At the EMP he doesn’t seem to care much about anything except the contract-- until, like magic, he perks up, the songs take life and flight, and the notes start flowing. He’s like a surfer who has suddenly caught the big wave. The guitar strings snap, the old licks come alive, he’s grinning, he’s crackling, he laughs and makes faces. The crowd goes crazy, jumping and screaming for this 74 year old in a captain’s hat, inventor of rock guitar and rock poetry, grumpy genius, occasional felon, and father of us all. It don’t take or last but a few minutes, but it’s good while it lasts.
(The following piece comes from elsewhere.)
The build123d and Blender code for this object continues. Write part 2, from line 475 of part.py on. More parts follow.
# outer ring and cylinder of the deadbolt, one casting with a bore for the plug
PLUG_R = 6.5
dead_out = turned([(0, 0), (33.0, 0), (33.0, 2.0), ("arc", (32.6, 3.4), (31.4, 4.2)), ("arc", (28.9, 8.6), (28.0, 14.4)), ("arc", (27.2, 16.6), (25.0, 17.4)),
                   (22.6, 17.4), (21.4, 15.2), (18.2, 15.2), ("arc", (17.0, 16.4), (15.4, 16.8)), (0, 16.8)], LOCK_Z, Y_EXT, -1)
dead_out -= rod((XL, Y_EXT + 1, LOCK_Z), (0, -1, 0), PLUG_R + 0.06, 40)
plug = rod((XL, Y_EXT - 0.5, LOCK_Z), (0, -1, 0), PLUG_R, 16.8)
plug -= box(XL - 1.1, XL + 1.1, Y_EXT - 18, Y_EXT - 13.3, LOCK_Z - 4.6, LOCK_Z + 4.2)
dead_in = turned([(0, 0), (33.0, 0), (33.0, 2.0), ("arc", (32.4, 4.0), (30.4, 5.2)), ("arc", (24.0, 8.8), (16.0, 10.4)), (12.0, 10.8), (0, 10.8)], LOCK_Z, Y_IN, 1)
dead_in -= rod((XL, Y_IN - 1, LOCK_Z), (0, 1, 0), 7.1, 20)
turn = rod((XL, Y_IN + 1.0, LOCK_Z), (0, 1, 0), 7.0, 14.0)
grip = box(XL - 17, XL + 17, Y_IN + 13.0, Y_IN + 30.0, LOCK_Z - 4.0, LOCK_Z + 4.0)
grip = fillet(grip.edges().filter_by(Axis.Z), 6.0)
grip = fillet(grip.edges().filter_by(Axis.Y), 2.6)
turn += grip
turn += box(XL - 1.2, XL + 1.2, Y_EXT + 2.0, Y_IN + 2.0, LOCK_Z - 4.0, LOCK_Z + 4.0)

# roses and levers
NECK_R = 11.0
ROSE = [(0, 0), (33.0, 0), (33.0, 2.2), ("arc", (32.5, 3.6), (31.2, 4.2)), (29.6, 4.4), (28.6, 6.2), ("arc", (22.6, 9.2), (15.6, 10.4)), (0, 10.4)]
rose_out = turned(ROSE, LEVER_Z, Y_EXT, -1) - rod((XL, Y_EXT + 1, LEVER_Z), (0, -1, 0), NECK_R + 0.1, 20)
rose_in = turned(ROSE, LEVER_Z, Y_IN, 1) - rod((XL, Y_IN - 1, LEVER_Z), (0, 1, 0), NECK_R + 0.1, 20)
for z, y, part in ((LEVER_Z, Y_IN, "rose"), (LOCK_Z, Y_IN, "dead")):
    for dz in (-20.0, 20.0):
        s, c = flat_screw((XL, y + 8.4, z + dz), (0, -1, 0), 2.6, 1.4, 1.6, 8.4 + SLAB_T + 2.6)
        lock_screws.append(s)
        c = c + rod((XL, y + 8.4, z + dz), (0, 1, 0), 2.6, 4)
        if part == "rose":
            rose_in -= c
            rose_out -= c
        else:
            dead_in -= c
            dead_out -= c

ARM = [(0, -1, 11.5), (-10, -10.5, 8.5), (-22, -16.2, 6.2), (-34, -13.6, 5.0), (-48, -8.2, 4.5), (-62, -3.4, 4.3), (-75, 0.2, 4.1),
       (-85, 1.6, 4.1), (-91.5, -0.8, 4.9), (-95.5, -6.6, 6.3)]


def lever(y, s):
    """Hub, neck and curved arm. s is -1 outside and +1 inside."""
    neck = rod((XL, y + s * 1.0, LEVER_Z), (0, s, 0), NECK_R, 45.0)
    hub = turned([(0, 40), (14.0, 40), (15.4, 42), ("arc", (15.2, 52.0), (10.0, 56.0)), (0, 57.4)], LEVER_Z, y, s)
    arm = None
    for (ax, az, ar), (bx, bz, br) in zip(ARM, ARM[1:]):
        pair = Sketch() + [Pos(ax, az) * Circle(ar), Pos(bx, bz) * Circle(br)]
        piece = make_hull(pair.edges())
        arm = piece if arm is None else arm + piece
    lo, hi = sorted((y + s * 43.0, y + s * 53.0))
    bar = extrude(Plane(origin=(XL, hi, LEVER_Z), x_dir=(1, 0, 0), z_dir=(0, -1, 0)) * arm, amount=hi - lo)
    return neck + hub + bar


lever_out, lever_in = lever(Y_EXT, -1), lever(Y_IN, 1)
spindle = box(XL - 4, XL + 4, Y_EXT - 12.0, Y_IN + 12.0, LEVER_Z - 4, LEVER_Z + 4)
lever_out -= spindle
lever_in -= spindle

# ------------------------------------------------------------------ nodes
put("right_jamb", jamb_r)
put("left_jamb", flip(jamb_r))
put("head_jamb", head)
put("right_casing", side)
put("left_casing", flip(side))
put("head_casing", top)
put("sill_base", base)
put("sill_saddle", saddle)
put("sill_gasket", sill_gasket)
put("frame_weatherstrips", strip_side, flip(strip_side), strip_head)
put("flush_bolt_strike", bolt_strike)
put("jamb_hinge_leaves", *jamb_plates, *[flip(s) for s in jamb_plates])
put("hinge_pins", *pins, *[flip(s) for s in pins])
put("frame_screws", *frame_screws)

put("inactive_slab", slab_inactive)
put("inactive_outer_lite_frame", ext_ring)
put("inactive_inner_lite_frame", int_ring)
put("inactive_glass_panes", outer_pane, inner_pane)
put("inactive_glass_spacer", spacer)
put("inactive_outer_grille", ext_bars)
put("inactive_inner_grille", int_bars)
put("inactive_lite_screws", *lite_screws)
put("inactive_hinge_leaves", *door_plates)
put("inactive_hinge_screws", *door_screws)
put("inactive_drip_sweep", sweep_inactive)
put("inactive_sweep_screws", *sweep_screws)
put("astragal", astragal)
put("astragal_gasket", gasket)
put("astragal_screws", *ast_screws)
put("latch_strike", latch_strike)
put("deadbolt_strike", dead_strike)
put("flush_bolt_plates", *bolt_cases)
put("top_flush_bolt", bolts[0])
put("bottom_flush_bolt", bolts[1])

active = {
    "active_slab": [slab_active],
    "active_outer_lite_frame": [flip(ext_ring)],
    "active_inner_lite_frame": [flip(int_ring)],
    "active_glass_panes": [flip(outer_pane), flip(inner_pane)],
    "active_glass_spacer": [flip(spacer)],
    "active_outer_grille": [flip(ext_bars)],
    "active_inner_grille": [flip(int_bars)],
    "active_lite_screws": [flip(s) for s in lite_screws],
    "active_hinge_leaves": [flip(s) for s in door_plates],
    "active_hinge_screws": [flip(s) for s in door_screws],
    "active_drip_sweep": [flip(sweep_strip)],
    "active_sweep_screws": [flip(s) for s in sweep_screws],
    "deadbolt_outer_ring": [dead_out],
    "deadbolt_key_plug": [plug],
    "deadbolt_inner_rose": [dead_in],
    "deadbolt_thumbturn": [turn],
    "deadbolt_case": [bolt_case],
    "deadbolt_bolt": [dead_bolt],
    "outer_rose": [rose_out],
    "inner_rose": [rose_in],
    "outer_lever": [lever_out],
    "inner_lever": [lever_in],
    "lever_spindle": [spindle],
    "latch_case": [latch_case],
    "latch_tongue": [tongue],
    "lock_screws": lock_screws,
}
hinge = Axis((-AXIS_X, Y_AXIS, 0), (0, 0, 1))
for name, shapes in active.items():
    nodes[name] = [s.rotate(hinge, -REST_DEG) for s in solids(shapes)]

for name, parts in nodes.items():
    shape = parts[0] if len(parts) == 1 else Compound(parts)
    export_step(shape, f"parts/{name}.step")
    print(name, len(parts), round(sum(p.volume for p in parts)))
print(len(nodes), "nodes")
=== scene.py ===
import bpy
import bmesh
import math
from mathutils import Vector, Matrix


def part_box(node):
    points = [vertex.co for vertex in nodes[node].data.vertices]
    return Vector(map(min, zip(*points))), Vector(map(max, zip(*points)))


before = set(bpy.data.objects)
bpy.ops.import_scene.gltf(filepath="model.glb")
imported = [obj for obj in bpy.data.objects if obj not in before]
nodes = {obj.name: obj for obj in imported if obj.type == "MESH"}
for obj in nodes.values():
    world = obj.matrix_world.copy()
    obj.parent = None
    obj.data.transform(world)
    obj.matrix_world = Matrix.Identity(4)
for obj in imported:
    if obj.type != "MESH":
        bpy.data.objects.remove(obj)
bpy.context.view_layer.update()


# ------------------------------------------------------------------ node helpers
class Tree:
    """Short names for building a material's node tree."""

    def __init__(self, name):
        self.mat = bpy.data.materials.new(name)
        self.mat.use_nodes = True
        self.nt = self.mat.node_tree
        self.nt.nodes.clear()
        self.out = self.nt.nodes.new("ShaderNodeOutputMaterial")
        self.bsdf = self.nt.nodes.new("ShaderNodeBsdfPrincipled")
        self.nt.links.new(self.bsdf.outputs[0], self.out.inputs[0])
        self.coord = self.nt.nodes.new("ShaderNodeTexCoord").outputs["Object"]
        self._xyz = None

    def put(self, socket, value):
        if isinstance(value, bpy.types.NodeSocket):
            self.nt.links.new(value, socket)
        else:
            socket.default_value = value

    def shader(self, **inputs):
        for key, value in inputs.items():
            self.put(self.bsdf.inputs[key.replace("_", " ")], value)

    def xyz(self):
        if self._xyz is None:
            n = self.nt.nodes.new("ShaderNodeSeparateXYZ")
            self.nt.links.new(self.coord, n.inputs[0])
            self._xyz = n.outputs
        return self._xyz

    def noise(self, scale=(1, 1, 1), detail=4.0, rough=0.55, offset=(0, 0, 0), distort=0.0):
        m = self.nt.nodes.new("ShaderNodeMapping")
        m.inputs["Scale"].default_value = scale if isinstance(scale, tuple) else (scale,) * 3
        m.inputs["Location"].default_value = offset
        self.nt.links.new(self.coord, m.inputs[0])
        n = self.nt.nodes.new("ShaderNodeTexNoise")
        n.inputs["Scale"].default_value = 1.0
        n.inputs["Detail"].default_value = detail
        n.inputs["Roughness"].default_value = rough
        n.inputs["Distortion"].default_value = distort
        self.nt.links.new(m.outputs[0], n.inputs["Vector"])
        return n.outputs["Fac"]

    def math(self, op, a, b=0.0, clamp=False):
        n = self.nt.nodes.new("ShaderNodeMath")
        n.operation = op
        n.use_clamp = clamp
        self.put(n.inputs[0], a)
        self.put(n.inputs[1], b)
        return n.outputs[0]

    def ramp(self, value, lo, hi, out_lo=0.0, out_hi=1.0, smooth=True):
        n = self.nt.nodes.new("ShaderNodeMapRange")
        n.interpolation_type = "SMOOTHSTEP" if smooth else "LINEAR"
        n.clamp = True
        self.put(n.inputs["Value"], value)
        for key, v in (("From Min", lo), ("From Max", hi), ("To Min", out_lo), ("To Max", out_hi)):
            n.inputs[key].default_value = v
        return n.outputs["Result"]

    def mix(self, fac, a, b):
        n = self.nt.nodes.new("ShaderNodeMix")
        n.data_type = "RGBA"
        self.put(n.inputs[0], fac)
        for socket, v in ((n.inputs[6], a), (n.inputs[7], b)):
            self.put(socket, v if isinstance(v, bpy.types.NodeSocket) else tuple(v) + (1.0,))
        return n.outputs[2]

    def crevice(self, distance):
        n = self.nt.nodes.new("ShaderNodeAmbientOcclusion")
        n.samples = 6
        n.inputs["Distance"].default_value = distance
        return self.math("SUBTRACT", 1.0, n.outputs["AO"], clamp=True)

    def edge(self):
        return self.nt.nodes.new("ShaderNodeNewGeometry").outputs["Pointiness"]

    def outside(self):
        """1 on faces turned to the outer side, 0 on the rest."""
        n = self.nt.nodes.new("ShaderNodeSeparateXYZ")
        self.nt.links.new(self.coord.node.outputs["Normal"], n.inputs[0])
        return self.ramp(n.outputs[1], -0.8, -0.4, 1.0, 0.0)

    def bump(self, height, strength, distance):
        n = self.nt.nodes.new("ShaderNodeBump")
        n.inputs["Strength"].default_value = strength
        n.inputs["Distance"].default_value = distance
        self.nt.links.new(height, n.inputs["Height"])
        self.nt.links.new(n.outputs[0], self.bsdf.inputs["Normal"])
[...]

And then, before we know it it’s Johnny B. Goode, the guitar notes as full throated and loud as the horn on an old Ford as he backs off stage, bowing, still playing, driving us wild with an energy and sound that hasn’t faded at all in 40 years, doing it better at 74 than the younger folk on stage, and ready to disappear into the night with his old man companion, his towel, and the black Town Car.
The truth is so obvious. He cares a lot.